There is a strong counter-example in quantum physics which is causing a lot of headaches. Entanglement is a relationship between two particles, in which some property of each is described by a single wave equation. For example the polarizations of two photons may be entangled. Such quantum properties famously exist in an indeterminate state until they are measured, at which point they collapse into the measured state. This means that if you measure the state of one entangled photon, this collapses the wave and immediately determines that of the other photon. By immediately I mean with no measurable delay, certainly propagating far faster than the speed of light.

Consider an experiment in which two entangled photons are sent towards different detectors. When the first one arrives its measurement, event A, instantly collapses the state of the other and pre-determines what its detector will register as event B.

But another observer in a relativistic reference frame might well see B occurring before A. This is not some trick of time dilation to be ironed out by a little arithmetic, it is a genuine difference in the time coordinate grids of the two observers.
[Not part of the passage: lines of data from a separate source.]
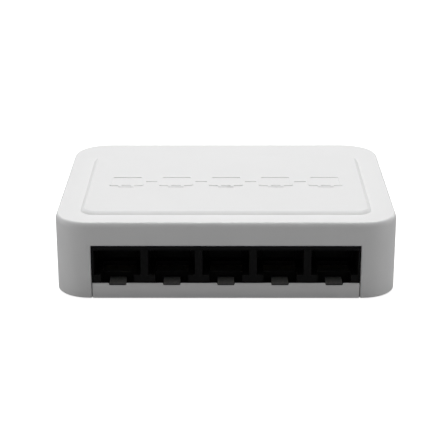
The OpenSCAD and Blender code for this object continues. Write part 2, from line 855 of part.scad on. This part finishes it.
module status_lights() {
    color("palegreen") for (i = [0 : light_count - 1])
        translate([light_at(i) - lamp_w / 2, light_y - lamp_d / 2, board_top])
            cube([lamp_w, lamp_d, lamp_h]);
}

// ---- Parts on the board ----

// Moulded body with bevelled upper edges along its sides, lifted off the board
module moulded_body(at, size, lift) {
    bevel = size[2] * 0.1;
    translate([at[0], at[1], board_top + lift]) {
        translate([-size[0] / 2, -size[1] / 2, 0]) cube([size[0], size[1], size[2] / 2 + eps]);
        rotate([90, 0, 0]) translate([0, size[2] / 2, -size[1] / 2])
            linear_extrude(height = size[1])
                polygon([[-size[0] / 2, 0], [size[0] / 2, 0],
                         [size[0] / 2 - bevel, size[2] / 2], [bevel - size[0] / 2, size[2] / 2]]);
    }
}

module switch_chip() {
    corner = [chip_place[0] - chip_size[0] / 2 + 1.6, chip_place[1] - chip_size[1] / 2 + 1.6];
    color("dimgray") difference() {
        moulded_body(chip_place, chip_size, 0.1);
        // Dot that marks the first pin
        translate([corner[0], corner[1], board_top + chip_size[2]]) cylinder(r = dot_r, h = over);
    }
}

module switch_chip_leads() {
    color("silver") translate([chip_place[0], chip_place[1], board_top]) for (turn = [0, 90])
        rotate([0, 0, turn])
            lead_rows(chip_lead_count, chip_lead_pitch, chip_size[0], 0.35, 0.2,
                      chip_size[2] * 0.55);
}

module transformer(i) {
    dot_x = port_x(i) - transformer_size[0] / 2 + 1.5;
    color([0.12, 0.12, 0.12]) difference() {
        moulded_body([port_x(i), transformer_y], transformer_size, 0.2);
        translate([dot_x, transformer_y, board_top + transformer_size[2]])
            cylinder(r = dot_r, h = over);
    }
}

module transformer_1() { transformer(0); }
module transformer_2() { transformer(1); }
module transformer_3() { transformer(2); }
module transformer_4() { transformer(3); }
module transformer_5() { transformer(4); }

module transformer_leads() {
    color("silver") for (i = [0 : port_count - 1])
        translate([port_x(i), transformer_y, board_top])
            lead_rows(8, lead_pitch, transformer_size[1], lead_w, 0.3, transformer_size[2] * 0.3);
}

// Metal can with round ends on a slightly larger base
module clock_crystal() {
    base = [crystal_size[0] + 2 * crystal_flange, crystal_size[1] + 2 * crystal_flange];
    color("silver") translate([crystal_place[0], crystal_place[1], board_top]) {
        rounded_slab(base[0], base[1], base[1] / 2 - eps, 0.5);
        rounded_slab(crystal_size[0], crystal_size[1], crystal_size[1] / 2 - eps, crystal_size[2]);
    }
}

// Upright can with a bead pressed round it near the bottom
module can_capacitor(at, r, h) {
    translate([at[0], at[1], board_top]) rotate_extrude() difference() {
        union() {
            square([r - 0.3, h]);
            square([r, h - 0.3]);
        }
        translate([r + 0.35, 1.6]) circle(r = 0.6);
    }
}

module input_capacitor() {
    color("darkslategray") can_capacitor(input_capacitor_place, 4, 11);
}

module core_capacitor() {
    color("darkslategray") can_capacitor(core_capacitor_place, 2.5, 7);
}

module power_inductor() {
    color("dimgray") translate([inductor_place[0], inductor_place[1], board_top]) difference() {
        rounded_slab(inductor_size[0], inductor_size[1], 1.5, inductor_size[2]);
        // Ring-shaped trench between the core and the rim
        translate([0, 0, inductor_size[2] - 0.6]) difference() {
            cylinder(r = inductor_trench_r, h = over);
            translate([0, 0, -over]) cylinder(r = inductor_core_r, h = 3 * over);
        }
    }
}

module regulator_chip() {
    color("dimgray") moulded_body(regulator_place, regulator_size, 0.1);
}

module regulator_leads() {
    color("silver") translate([regulator_place[0], regulator_place[1], board_top])
        lead_rows(4, lead_pitch, regulator_size[1], lead_w, 0.2, 0.8);
}

module input_diode() {
    color("dimgray") moulded_body(diode_place, diode_size, 0.1);
}

// Round flat capacitor that stands on its edge
module surge_capacitor() {
    color("royalblue") translate([surge_place[0], surge_place[1], board_top + surge_r])
        rotate([0, 90, 0]) rotate_extrude() {
            translate([0, -surge_t / 2]) square([surge_r - surge_t / 2 + 0.1, surge_t]);
            translate([surge_r - surge_t / 2, 0]) circle(r = surge_t / 2);
        }
}

// One small block on the board, turned by a quarter turn or not
module chip_part(x, y, turned, size) {
    translate([x, y, board_top + size[2] / 2]) rotate([0, 0, turned ? 90 : 0])
        cube(size, center = true);
}

module chip_capacitors() {
    color("tan") {
        for (i = [0 : port_count - 1])
            chip_part(port_x(i) - 3, small_row_y, false, small_capacitor_size);
        for (side = [-1, 1], k = [-1 : 1])
            chip_part(chip_place[0] + side * 10.2, chip_place[1] + k * 4, true,
                      small_capacitor_size);
        for (side = [-1, 1])
            chip_part(crystal_place[0] + side * 3, crystal_place[1] - 4, false,
                      large_capacitor_size);
        chip_part(regulator_place[0] + 4, regulator_place[1] + 4, true, large_capacitor_size);
        chip_part(regulator_place[0] + 4, regulator_place[1] - 4, false, large_capacitor_size);
    }
}

module chip_resistors() {
    color([0.1, 0.1, 0.1]) {
        for (i = [0 : port_count - 1], k = [0 : 2])
            chip_part(port_x(i) + 1 + k * 1.8, small_row_y, true, resistor_size);
        for (i = [0 : light_count - 1])
            chip_part(light_at(i), light_y - 3.4, true, resistor_size);
    }
}

top_cover();
base_plate();
foot_front_left();
foot_front_right();
foot_rear_left();
foot_rear_right();
case_screws();
rating_label();
circuit_board();
board_screws();
socket_block();
contact_carrier_1();
contact_carrier_2();
contact_carrier_3();
contact_carrier_4();
contact_carrier_5();
fixed_wires_1();
fixed_wires_2();
fixed_wires_3();
fixed_wires_4();
fixed_wires_5();
spring_wires_1();
spring_wires_2();
spring_wires_3();
spring_wires_4();
spring_wires_5();
power_socket();
power_pin();
power_leaf();
power_terminals();
light_guide();
status_lights();
switch_chip();
switch_chip_leads();
transformer_1();
transformer_2();
transformer_3();
transformer_4();
transformer_5();
transformer_leads();
clock_crystal();
input_capacitor();
core_capacitor();
power_inductor();
regulator_chip();
regulator_leads();
input_diode();
surge_capacitor();
chip_capacitors();
chip_resistors();
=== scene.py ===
"""Desktop network switch: materials, edge rounding, small details, light and camera.

Lengths are in metres, in the same frame as the CAD model: x to the right, y to the back,
z up, with the casing centred on the origin and its feet at z = 0.
"""
import json
import math

import bmesh
import bpy
from mathutils import Matrix, Vector


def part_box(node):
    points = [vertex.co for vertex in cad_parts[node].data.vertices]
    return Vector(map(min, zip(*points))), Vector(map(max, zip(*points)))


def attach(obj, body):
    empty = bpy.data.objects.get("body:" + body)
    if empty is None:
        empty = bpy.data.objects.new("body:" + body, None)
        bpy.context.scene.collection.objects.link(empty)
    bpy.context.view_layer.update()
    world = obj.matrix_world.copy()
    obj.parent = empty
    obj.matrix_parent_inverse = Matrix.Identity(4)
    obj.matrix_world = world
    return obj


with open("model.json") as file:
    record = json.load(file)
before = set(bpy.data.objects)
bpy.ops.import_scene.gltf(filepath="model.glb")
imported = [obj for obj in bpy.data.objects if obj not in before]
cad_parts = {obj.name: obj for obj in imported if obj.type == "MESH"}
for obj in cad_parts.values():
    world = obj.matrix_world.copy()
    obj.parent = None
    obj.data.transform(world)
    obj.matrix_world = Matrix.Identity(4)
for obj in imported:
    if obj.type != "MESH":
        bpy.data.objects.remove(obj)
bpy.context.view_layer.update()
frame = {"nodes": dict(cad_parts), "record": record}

mm = 0.001
MERGE = 0.001 * mm  # vertices that are closer together than this are one point
ROOT = "switch"
nodes = frame["nodes"]
record = frame["record"]
scene = bpy.context.scene


# ---- Node materials ----

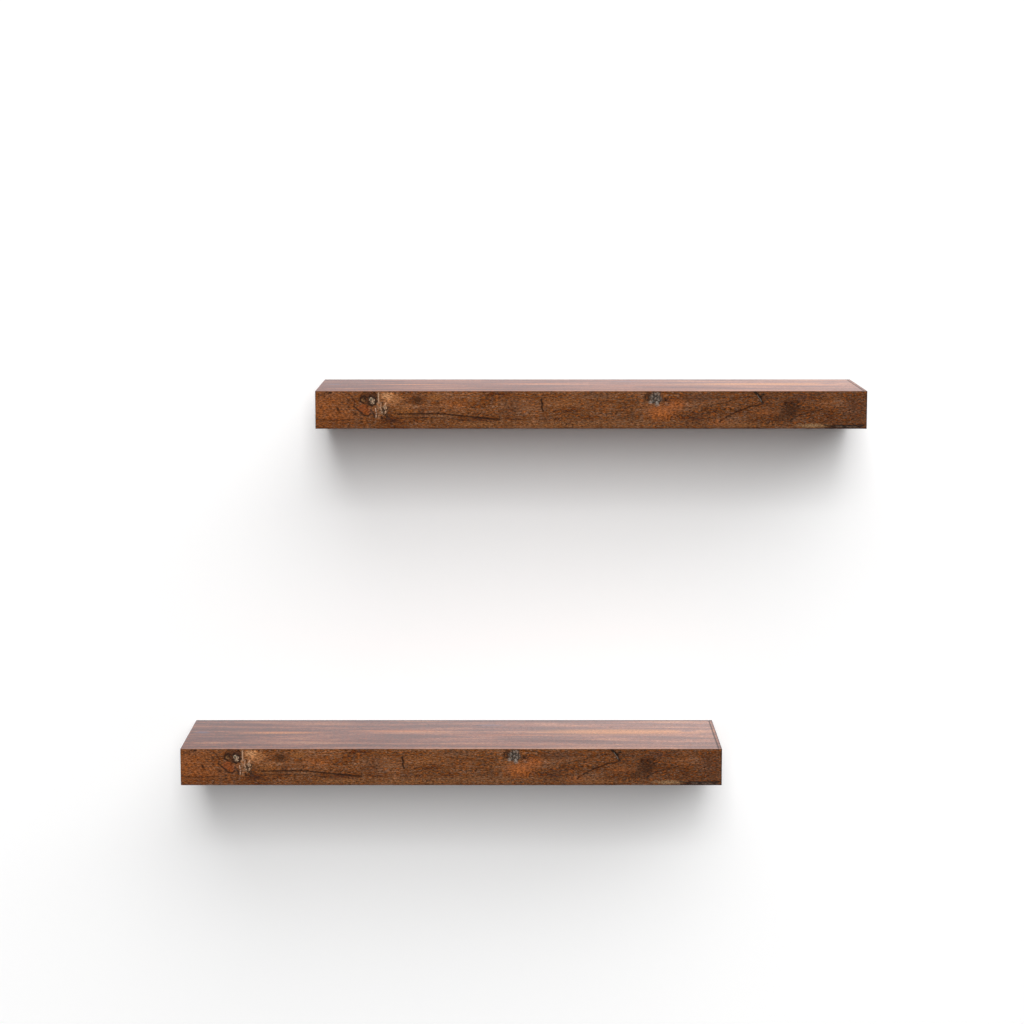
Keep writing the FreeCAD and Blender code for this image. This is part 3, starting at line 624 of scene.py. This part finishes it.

Neither has primacy. This creates a paradox; To one observer, A caused B. To the other, B caused A.

Worse, the original experimenter may choose which state to force A to measure. B then confirms the entanglement. So one observer now sees B causing the event which the experimenter thought they had caused, by implication even causing the experimenter to make the choice they did. Various delayed-choice experiments have indeed been carried out and the paradoxes confirmed in some detail over many years of experimental refinement.

This appears to be telling us that the relationship between time and causality is not absolute but relative, just like simultaneity. The cost of maintaining temporal causality is to discard some other equally fundamental assumption about reality, of which there are several to choose from.